Clinical course of tumour development
Ganss' team uses a transgenic mouse model originally developed by Doug Hanahan to track angiogenesis during the stepwise growth of a spontaneously occurring tumour of the pancreas. This model is a closer representation of the clinical course of tumour development than in vitro cell lines or transplantation models where mice are injected under the skin with tumour cells.
These tumours arise spontaneously in their tissue of origin, allowing examination of the morphological and functional status of the vasculature at all stages of carcinogenesis.
The new vasculature induced by tumour growth develops characteristic and stage-specific morphological features compared with normal vessels. The phenotype is quite "chaotic and aberrant", Ganss says. Using their mouse models of multistage carcinogenesis, Ganss and colleagues initially showed that the chaotic vascular phenotype appeared in the early stages of tumour progression. They went on to find that the anti-tumour effect of T cells was actually enhanced when instead of killing vessels, they were 'normalised'. That is, the phenotype was returned to resemble that of the non-tumour-associated vasculature.
Ganss achieved this 'normalisation' of the vessels by introducing intra-tumoral inflammation.

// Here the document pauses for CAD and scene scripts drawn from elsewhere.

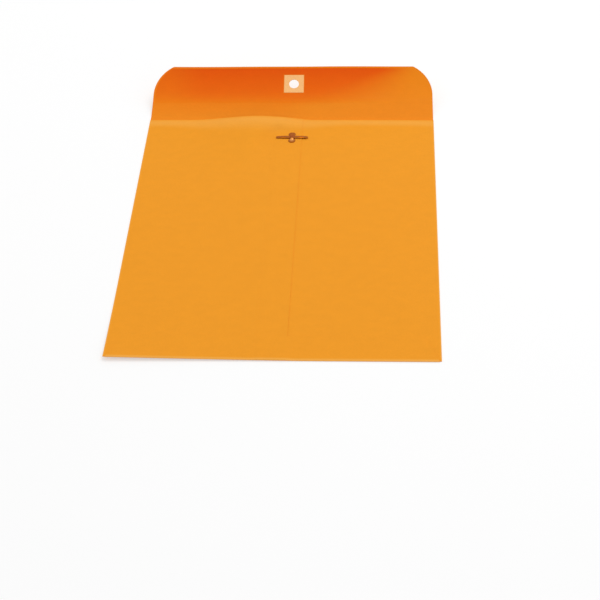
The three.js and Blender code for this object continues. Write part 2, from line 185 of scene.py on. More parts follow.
# The lift of the near left corner off the table
CORNER_LIFT = 2.4
LIFT_START_X = 20
LIFT_REACH_X = 134
LIFT_POWER_X = 1.2
LIFT_START_Y = -60
LIFT_REACH_Y = 92

# The flap's waves, which grow from the fold and leave its middle flat, and its twist
FLAP_WAVE = 0.3
FLAP_LONG_WAVE_X = 27
FLAP_LONG_WAVE_SHIFT = 0.6
FLAP_SHORT_WAVE_X = 13
FLAP_SHORT_WAVE_S = 21
FLAP_SHORT_WAVE_SHARE = 0.5
FLAP_WAVE_START = 4
FLAP_WAVE_GROWTH = 24
STILL_IN_MIDDLE = 9
MIDDLE_FADE = 20
FLAP_TWIST = 0.7
FLAP_TWIST_POWER = 1.5

# Tone values that the paper's colour follows. The inner side's starts at INSIDE, and the
# flap's adds the distance from the fold, along which painted shade deepens its colour.
INSIDE = 10
CREASE_WEAR = 0.7
CREASE_WEAR_WIDTH = 0.8

# The painted highlight below the mouth's edge, which is deeper and wider where the lip is raised
LIP_HIGHLIGHT = 0.4
LIP_HIGHLIGHT_WIDER = 1.6
LIP_HIGHLIGHT_DEPTH = 4
LIP_HIGHLIGHT_DEPTH_RAISED = 1.5
LIP_HIGHLIGHT_ABOVE = 1.6
LIP_HIGHLIGHT_BELOW = 8
LIP_HIGHLIGHT_BELOW_RAISED = 12

# Where the flap's painted shade fades at the right end and, a little, at the left end
FADE_FROM_FOLD = 11
FADE_SHIFT = 85
FADE_START_X = -15
FADE_START_REACH = 34
FADE_START_POWER = 1.2
FADE_END_X = 20
FADE_END_REACH = 7
LEFT_FADE = 0.22
LEFT_FADE_X = -70
LEFT_FADE_REACH = 36

# Steps of the paper's meshes
BACK_COLUMN_STEP = 3
BACK_ROW_STEP = 5
RISE_ROW_STEP = 3
LIP_ROW_STEP = 1
BESIDE_LAP = 14
LAP_COLUMNS = [-BESIDE_LAP, -CLIMB_FOOT, -11.5, -HALF_LAP, -8, -4, 0, 4, 8, 9.4, HALF_LAP]
WIDE_COLUMN_STEP = 4
CLIMB_COLUMN_STEP = 1.5
BOTTOM_ROW_STEP = 2
BOTTOM_CORNER_STEP = 0.5
CREASE_POINTS = 7
FRONT_ROW_STEP = 12
NEAR_FOLD = [-4, -2, -1, -0.5, -0.1, 0]
BRIDGE_POINTS = 9
FLAP_COLUMN_STEP = 3
FLAP_ROW_STEP = 2
FLAP_ROWS_APART = 0.25
FLAP_CORNER_POINTS = 18
SEAM_GLUE_COLUMN_STEP = 2.5
SEAM_GLUE_ROW_STEP = 6
BOTTOM_GLUE_ROW_STEP = 3

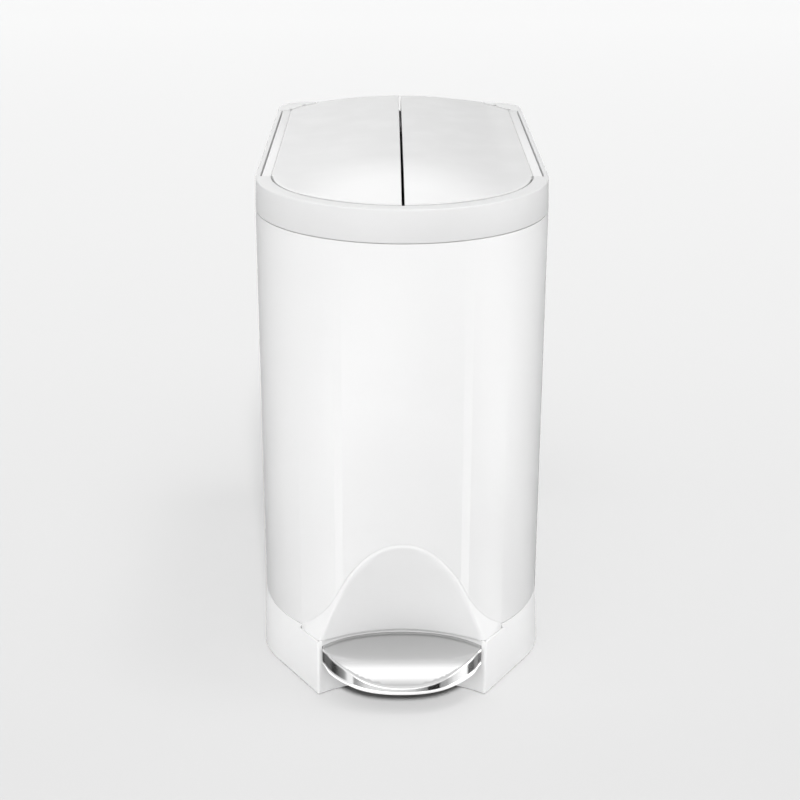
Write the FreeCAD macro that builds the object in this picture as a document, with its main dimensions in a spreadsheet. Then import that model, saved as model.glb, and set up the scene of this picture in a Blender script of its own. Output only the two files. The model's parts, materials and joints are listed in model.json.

Research she published in 2002 showed that inducing inflammation via irradiation in the stepwise carcinogenesis model rendered the mice more susceptible to the action of activated effector T cells and subsequent clearing of the tumour.
The later findings on reversing the vascular phenotype therefore introduces an additional and intriguing aspect linking the activity of anti-tumour immune cells to the tumour microenvironment - for the tumour cells to do their job requires an inflammation-induced change in the neovasculature back to a more normal phenotype.
"Basically it seems that angiogenesis is a highly dynamic process, which can be reversed in the 'right' inflammatory context," Ganss says. "This in turn facilitates immune effector cell entry and tumour rejection."
The molecular mechanisms underlying these observations remain a mystery and Ganss is now trying to unravel the differences between the chaotic and normalised vessels that might affect tumour accessibility in mouse models, and she will discuss this at more length at Lorne.
Molecular changes in vasculature
She will also present some new findings following work published in the journal Blood in 2005. While still in Heidelberg, Ganss's group identified a gene that is upregulated in the chaotic and abnormal tumour vessels and becomes downregulated on normalising of the vasculature.
This gene encodes the regulator of G-protein signaling-5 (RGS-5) protein and is specifically induced early on during angiogenesis and then further elevated in tumour vessels. Intra-tumoral RGS-5 appears to be specific for immature pericytes, stromal cells that underlie the endothelial cells of the vessels, indicating that these cells are also involved in the molecular changes happening during neovascularisation and making them a potential novel therapeutic target.
In fact, Ganss proposes that changes in the pericyte compartment might be a key factor in the difference between angiogenic and normal vessels.
In the latter half of 2006, Ganss received significant local and international recognition of her research, boosting her career move to Australia. Together with a successful application for NHMRC project funding to the tune of $528 000, she was also awarded one of eight New Independent Researcher Infrastructure Support (NIRIS) Awards from the West Australian state government, recognising new medical and health researchers, and the George Koehler Prize for Immunology, an international award given to one young investigator for their outstanding contribution to the understanding of our immune system.
When asked about the long-term goals of her research, Ganss did not hesitate in expressing the wish to see her work translated into new anti-tumour therapies in clinical trials that will ultimately help cancer patients. "For me, this work is both exciting and important as it has the potential to help so many people, and that is what it is all about."